Monday, February 17, 2014

In Raymond Chandler's The Big Sleep, is the greenhouse at General Sternwood's home symbolic?

In the private detective mystery novel genre there is an
obligatory scene in which a client hires the detective to deal with a problem and
explains the details to him. A good example is in Dashiell Hammett's famous novel The
Maltese Falcon. Brigid O'Shaughnessy, calling herself Miss Wonderly, comes to the office
of Spade and Archer in San Francisco and tells Sam Spade a cock-and-bull story about how
she is trying to find her sister in order to get her away from Floyd Thursby and take
her back to New York.


Raymond Chandler had a much better
education than the typical pulp fiction writer, and he tried to improve on the
private-eye genre by giving it more variety, more subtlety, and more sophistication. The
writer he most admired was Henry James. In Chandler's introductory scene in  The Big
Sleep  he still had to have his detective meet a client and be told the details of the
problem before beginning to work on the assignment. But instead of having the client
come to the detective's office, Chandler has the detective go to the client's home. This
is understandable because the client, General Guy Sternwood, is an old man in extremely
bad health. By having Philip Marlowe meet the General in a greenhouse filled with
orchids, Chandler created an original kind of opening scene. It demonstrates the
General's wealth, which is the cause of his problems with his younger daughter, and his
feebleness due to his old age.The old man tells
Marlowe:



"You
are looking at a very dull survival of a rather gaudy life, a cripple paralyzed in both
legs and with only half of his lower belly.
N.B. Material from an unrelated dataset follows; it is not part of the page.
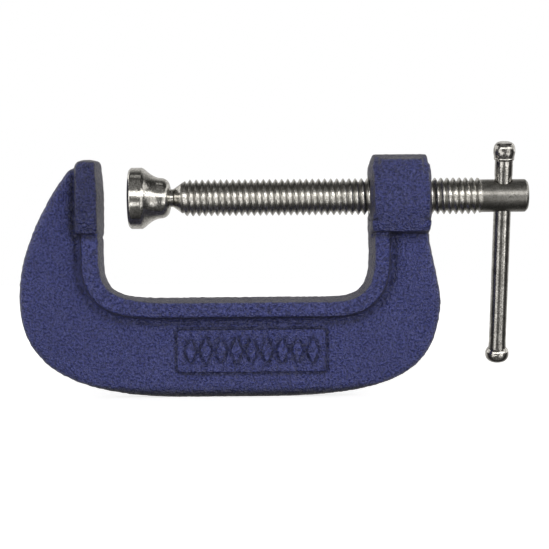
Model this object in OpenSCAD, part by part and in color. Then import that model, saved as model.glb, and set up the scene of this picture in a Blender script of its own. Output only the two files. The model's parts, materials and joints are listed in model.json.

There's very little that I can eat and my
sleep is so close to waking that it is hardly worth the
name."



The setting shows the
client's wealth and also helps set the exotic tone of a mystery that will be played out
in gaudy, glamorous, and kinky Southern California. It also allows Marlowe to meet
Norris the butler and both of General Sternwood's daughters, and even to catch a glimpse
of Owen Taylor the chauffeur who will shortly be shooting Arthur Gwynn Geiger while the
dealer in pornographic books is photographing the nymphomaniac Carmen Sternwood in the
nude. In addition to meeting four of the principal characters, Marlowe will notice two
of the automobiles that will figure prominently in the story. These are a Packard
convertible and a big Buick sedan, both of which are being wiped down by Owen
Taylor.


So the opening of  The Big
Sleep
  in a greenhouse filled with orchids is colorful and original, while
enabling the private eye to learn a great deal more than just the bare-bones details of
his assignment. Chandler is following a principle he learned from Henry James, which is
to "dramatize, dramatize, dramatize." Show, don't tell! Instead of being told a story by
a client sitting on the other side of the desk in his office, Marlowe is able to visit
the scene and interact with the most important characters. Not only that, but the
opening allows the reader to see Marlowe in action and not just sitting in a swivel
chair and listening to somebody talk.